**Work to be completed**
Begin with the line that contains "Keep writing the" and continue down through the line that contains "return joined(pieces)"; reproduce those lines exactly and only those.

**Exercise inputs**
####

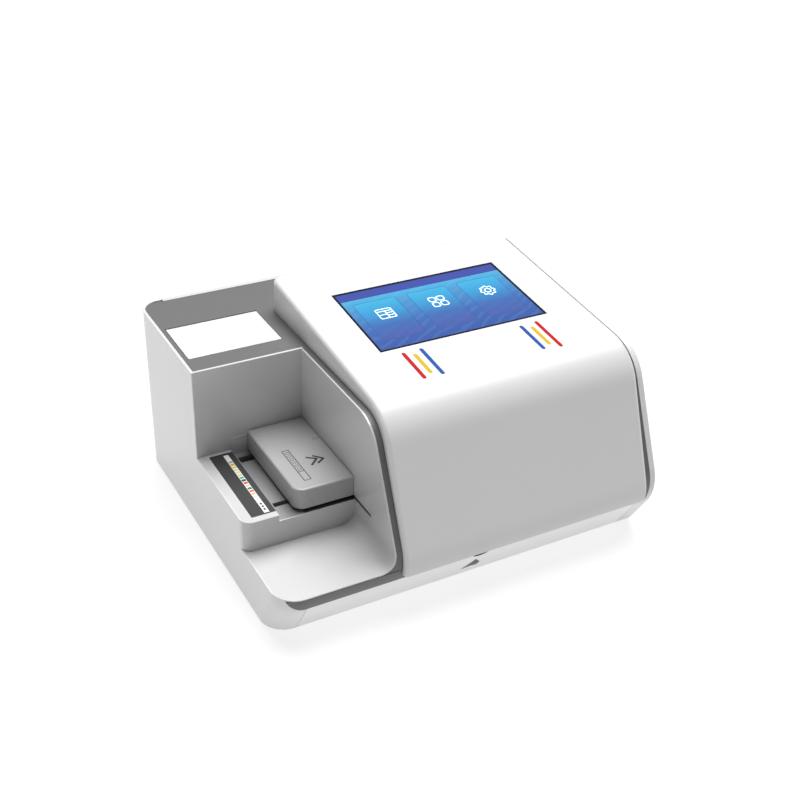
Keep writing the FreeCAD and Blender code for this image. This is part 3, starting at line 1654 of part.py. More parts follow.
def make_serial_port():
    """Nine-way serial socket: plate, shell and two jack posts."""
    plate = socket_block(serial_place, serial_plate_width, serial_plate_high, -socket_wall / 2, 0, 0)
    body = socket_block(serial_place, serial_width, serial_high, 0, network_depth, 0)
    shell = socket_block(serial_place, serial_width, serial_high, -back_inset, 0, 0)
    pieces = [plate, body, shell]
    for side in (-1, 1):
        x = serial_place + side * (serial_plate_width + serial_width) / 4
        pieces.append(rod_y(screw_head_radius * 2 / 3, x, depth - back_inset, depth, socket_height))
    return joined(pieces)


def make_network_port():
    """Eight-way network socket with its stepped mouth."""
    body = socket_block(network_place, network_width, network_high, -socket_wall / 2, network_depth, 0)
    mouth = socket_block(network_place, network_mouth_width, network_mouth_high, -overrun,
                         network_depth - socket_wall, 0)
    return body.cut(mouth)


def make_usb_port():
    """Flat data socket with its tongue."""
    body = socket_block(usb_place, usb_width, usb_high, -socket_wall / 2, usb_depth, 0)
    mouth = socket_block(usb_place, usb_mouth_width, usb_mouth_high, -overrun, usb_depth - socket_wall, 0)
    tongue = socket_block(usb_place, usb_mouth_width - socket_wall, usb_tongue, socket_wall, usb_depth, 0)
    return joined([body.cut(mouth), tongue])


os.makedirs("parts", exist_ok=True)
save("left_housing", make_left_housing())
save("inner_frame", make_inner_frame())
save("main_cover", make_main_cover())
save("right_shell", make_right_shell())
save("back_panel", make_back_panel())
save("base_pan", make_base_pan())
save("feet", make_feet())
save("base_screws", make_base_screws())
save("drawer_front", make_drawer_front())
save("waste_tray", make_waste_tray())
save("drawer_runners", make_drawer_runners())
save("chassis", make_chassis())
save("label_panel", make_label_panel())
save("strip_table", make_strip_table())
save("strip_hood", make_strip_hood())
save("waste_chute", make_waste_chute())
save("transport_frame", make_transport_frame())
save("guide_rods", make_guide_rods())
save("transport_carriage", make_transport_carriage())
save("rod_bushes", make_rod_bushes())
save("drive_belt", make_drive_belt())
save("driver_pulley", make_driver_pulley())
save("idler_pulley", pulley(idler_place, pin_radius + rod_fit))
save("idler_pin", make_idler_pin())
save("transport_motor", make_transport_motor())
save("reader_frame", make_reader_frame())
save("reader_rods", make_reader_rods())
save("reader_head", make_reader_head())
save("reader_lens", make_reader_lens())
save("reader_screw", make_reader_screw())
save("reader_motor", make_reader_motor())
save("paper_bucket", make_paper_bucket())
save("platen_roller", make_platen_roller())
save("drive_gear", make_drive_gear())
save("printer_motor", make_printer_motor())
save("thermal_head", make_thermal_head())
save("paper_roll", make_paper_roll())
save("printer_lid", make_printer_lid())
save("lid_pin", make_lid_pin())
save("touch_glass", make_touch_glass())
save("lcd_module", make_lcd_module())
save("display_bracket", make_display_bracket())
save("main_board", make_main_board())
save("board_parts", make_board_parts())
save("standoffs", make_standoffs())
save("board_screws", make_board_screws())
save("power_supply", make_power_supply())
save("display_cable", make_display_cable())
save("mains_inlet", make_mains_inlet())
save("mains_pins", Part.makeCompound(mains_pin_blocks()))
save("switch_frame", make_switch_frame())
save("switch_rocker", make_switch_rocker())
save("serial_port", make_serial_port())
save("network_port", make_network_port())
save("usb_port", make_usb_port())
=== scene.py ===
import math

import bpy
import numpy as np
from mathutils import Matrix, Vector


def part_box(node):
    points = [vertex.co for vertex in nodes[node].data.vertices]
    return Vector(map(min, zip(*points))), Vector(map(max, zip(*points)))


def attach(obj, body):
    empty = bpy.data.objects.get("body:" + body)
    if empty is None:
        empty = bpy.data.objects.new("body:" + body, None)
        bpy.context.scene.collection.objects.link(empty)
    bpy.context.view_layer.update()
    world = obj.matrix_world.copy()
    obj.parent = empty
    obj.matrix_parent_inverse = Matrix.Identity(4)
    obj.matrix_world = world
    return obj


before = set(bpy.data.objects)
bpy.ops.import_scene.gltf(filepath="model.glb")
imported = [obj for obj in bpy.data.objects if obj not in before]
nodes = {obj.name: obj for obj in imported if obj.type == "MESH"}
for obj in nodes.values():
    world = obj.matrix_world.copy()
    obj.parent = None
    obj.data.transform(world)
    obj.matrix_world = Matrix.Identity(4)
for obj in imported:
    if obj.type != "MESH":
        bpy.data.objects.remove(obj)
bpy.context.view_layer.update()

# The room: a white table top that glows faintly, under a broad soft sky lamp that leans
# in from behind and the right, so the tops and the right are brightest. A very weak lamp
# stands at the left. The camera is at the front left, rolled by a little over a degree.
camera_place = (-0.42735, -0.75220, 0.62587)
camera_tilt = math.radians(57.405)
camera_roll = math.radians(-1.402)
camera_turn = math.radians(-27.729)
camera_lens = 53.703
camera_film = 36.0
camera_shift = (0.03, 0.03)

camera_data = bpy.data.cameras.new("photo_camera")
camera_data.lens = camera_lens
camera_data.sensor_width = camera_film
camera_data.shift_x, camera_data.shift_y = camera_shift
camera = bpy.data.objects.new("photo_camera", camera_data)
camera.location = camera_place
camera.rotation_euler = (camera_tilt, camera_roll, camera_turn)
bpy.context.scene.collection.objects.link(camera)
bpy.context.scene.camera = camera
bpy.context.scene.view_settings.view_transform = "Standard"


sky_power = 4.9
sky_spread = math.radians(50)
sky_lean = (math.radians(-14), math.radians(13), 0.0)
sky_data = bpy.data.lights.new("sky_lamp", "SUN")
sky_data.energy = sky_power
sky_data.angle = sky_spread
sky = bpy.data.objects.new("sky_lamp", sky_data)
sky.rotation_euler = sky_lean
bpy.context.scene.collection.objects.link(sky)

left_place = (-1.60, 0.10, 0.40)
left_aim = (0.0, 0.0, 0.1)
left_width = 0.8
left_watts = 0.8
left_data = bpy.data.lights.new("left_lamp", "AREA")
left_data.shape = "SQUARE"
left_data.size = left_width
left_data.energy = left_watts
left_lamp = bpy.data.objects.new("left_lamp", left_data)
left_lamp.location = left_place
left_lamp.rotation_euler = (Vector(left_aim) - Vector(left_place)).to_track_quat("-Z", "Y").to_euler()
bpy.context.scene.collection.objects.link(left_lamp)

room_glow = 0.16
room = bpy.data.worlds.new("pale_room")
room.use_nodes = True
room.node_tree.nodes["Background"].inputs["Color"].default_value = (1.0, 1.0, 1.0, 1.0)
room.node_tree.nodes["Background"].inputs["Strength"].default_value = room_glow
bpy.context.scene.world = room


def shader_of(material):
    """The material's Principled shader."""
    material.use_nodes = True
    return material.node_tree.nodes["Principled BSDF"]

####

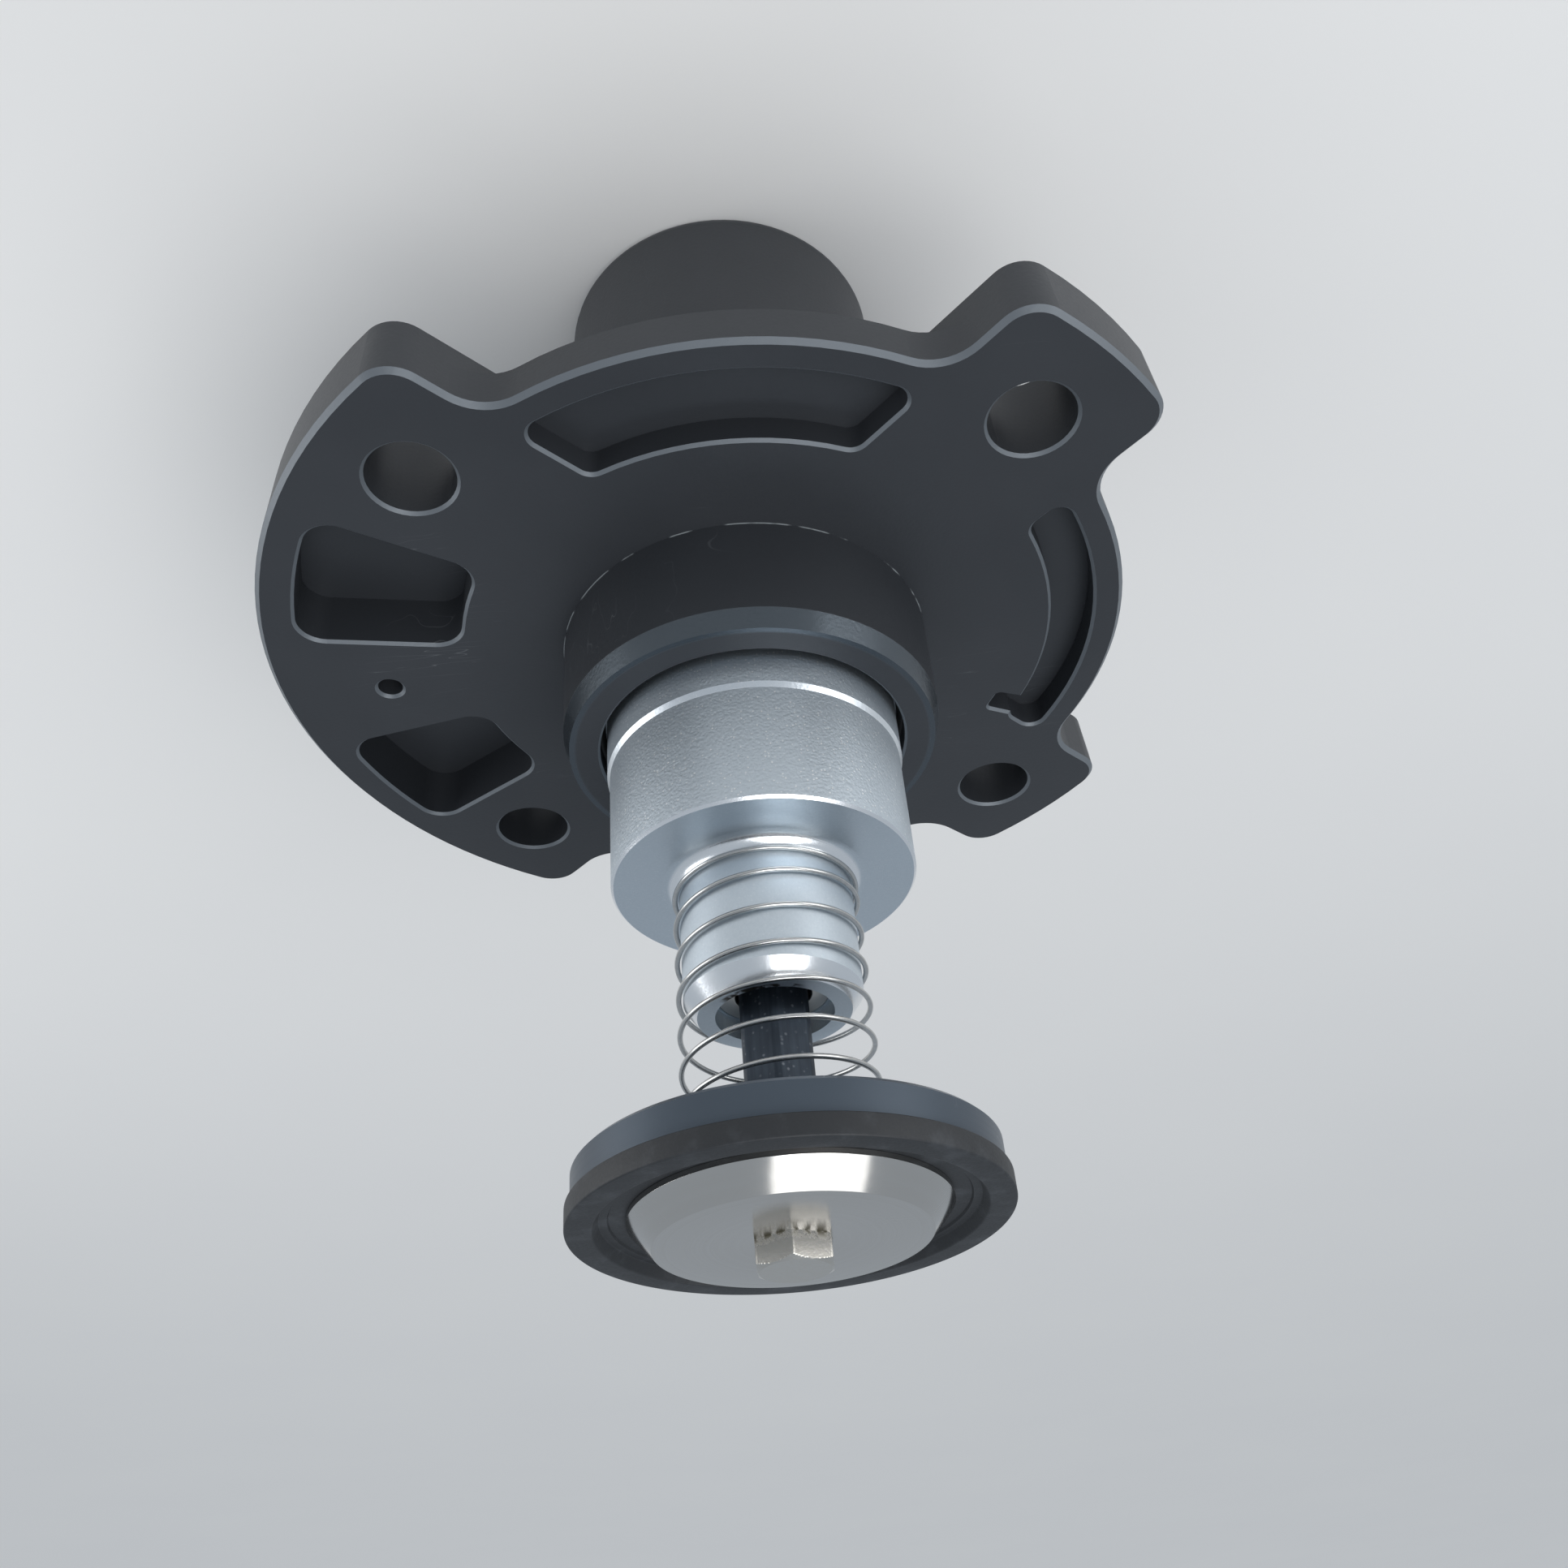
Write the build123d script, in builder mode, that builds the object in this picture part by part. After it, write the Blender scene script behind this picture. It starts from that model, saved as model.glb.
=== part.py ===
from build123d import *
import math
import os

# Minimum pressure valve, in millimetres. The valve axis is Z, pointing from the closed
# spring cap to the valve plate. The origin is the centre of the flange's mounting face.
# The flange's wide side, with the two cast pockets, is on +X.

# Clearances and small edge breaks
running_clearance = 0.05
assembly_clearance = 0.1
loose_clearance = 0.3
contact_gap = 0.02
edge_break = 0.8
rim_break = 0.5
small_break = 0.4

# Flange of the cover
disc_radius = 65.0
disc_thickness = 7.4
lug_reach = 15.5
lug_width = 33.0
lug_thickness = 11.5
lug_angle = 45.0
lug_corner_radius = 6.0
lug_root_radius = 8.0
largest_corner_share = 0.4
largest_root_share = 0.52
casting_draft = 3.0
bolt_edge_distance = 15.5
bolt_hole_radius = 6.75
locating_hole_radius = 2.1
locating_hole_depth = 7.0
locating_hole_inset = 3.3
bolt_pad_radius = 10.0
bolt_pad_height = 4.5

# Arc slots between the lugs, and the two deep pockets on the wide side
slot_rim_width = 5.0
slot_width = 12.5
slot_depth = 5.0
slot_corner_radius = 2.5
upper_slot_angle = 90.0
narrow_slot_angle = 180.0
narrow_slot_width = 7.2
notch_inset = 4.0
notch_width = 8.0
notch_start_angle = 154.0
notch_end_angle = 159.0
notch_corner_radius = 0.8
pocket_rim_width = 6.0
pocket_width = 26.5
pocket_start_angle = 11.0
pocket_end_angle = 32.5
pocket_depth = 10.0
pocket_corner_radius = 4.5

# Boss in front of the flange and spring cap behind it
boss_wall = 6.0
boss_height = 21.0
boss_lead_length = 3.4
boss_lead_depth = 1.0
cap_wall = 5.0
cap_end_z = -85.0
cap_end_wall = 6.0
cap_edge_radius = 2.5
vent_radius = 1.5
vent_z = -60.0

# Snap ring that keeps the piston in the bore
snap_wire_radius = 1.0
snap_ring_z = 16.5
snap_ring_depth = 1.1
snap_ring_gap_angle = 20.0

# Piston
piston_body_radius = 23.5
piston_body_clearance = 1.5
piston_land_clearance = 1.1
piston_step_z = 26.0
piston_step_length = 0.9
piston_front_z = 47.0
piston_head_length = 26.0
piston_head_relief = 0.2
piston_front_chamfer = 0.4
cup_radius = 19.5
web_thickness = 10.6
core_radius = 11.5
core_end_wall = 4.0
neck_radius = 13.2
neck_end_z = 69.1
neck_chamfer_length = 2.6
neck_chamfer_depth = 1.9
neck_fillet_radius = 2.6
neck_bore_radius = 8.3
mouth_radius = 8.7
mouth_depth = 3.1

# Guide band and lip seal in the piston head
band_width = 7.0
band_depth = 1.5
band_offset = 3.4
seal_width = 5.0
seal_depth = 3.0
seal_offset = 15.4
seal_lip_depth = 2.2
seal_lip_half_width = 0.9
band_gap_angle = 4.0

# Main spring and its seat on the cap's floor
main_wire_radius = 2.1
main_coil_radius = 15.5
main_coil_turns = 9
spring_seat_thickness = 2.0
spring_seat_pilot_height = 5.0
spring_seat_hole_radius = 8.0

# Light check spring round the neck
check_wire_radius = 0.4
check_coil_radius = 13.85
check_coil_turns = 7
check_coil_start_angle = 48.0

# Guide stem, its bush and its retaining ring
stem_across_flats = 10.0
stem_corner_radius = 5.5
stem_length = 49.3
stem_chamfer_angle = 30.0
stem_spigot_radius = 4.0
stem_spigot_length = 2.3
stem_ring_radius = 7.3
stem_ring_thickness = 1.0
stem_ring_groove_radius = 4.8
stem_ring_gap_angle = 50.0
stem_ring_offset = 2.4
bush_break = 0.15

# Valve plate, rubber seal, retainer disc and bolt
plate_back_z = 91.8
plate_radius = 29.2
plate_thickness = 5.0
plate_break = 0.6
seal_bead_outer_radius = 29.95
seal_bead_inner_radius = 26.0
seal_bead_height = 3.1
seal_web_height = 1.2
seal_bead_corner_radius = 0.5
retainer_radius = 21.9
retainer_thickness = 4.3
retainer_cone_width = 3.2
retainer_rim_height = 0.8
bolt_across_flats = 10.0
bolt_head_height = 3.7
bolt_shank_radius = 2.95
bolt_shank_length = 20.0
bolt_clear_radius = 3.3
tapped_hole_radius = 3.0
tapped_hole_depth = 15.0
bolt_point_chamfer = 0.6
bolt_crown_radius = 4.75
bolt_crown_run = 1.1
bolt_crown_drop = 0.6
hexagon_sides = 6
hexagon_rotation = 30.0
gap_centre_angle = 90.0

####

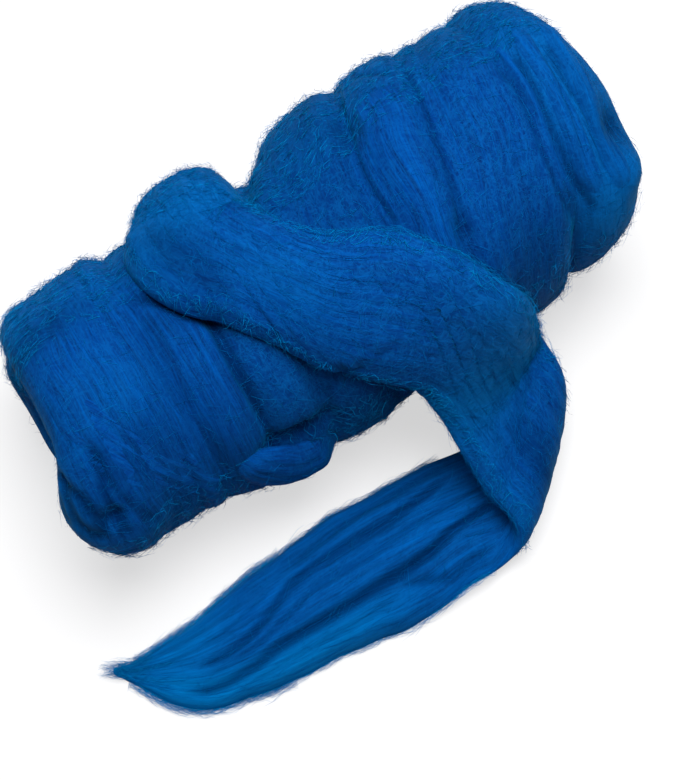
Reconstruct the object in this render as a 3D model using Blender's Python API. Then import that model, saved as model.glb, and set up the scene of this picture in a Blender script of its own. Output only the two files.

####

**Task output**
Keep writing the FreeCAD and Blender code for this image. This is part 3, starting at line 1654 of part.py. More parts follow.
def make_serial_port():
    """Nine-way serial socket: plate, shell and two jack posts."""
    plate = socket_block(serial_place, serial_plate_width, serial_plate_high, -socket_wall / 2, 0, 0)
    body = socket_block(serial_place, serial_width, serial_high, 0, network_depth, 0)
    shell = socket_block(serial_place, serial_width, serial_high, -back_inset, 0, 0)
    pieces = [plate, body, shell]
    for side in (-1, 1):
        x = serial_place + side * (serial_plate_width + serial_width) / 4
        pieces.append(rod_y(screw_head_radius * 2 / 3, x, depth - back_inset, depth, socket_height))
    return joined(pieces)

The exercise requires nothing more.